Na condição de aposentado e proibido de trabalhar, sentirei falta mortal das salas de aula universitárias – esse espaço arquitetônico fascinante e assustador, divertido e entediante, maravilhoso e atordoante. Sentirei saudade das carteiras universitárias arquitetadas em círculo. Sentirei falta e muita saudade dos rostos joviais e esperançosos dos estudantes, dos corpos ora tímidos e avergonhados, ora sinceros e ousados, ora corajosos e seguros, ora cheios de dúvidas, incertezas e medos, mas sempre repletos de sonhos, sempre provocados e seduzidos pela liberdade de pensar e dizer o modo de ver a vida e o mundo.

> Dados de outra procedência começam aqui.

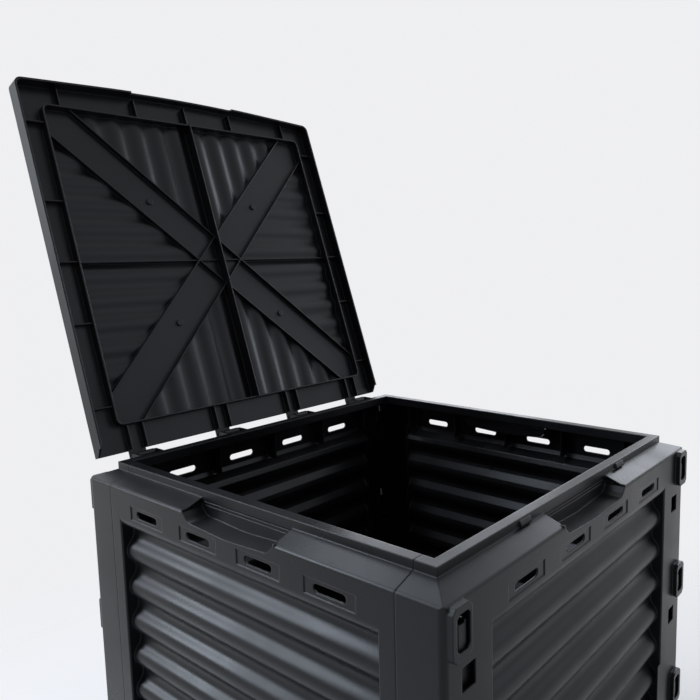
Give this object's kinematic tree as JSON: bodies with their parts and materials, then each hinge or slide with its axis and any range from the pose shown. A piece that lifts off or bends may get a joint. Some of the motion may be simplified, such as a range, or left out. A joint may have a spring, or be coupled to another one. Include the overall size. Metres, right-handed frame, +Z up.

Vou sentir falta e saudades dos colegas professores, do riso ridente de alguns abrindo cancelas e da seriedade obtusa de outros, prontos para atacar ou defender. Sentirei falta dos embates no fazer o cotidiano da universidade. Vou sentir saudades da gentileza dos colegas técnico-administrativos, das lutas compartilhadas na criação e construção da universidade. Vou sentir saudades dos prédios, dos jardins, da paisagem, da geografia da minha universidade.
Agora já me sinto descomprometido, não mais responsivo pelo fazer universitário. Ao mesmo tempo, estou tomado por um sentimento sincero e profundo – um desejo feito sonho – de ver uma universidade menos operacional, menos burocratizada e burocratizante. Gostaria que fosse inventada uma “pedagogia da imaginação” como imaginou Ítalo Calvino.
Enfim, gostaria de ver uma universidade livre, criativa, com espaço para a estética e a ética. Universidade mais democrática inventando uma democracia viva, substantiva, local, nacional e universal.
Esta é apenas uma crônica demasiadamente longa, inventada por mim, de mim e de outros, para mim e para outros. Antes do ponto final, relembro o que escreveu nosso genial poeta Manoel de Barros: “Tudo o que não invento é falso”. E o que inventou Ítalo Calvino: “prefiro a leveza dos pássaros à leveza das penas”.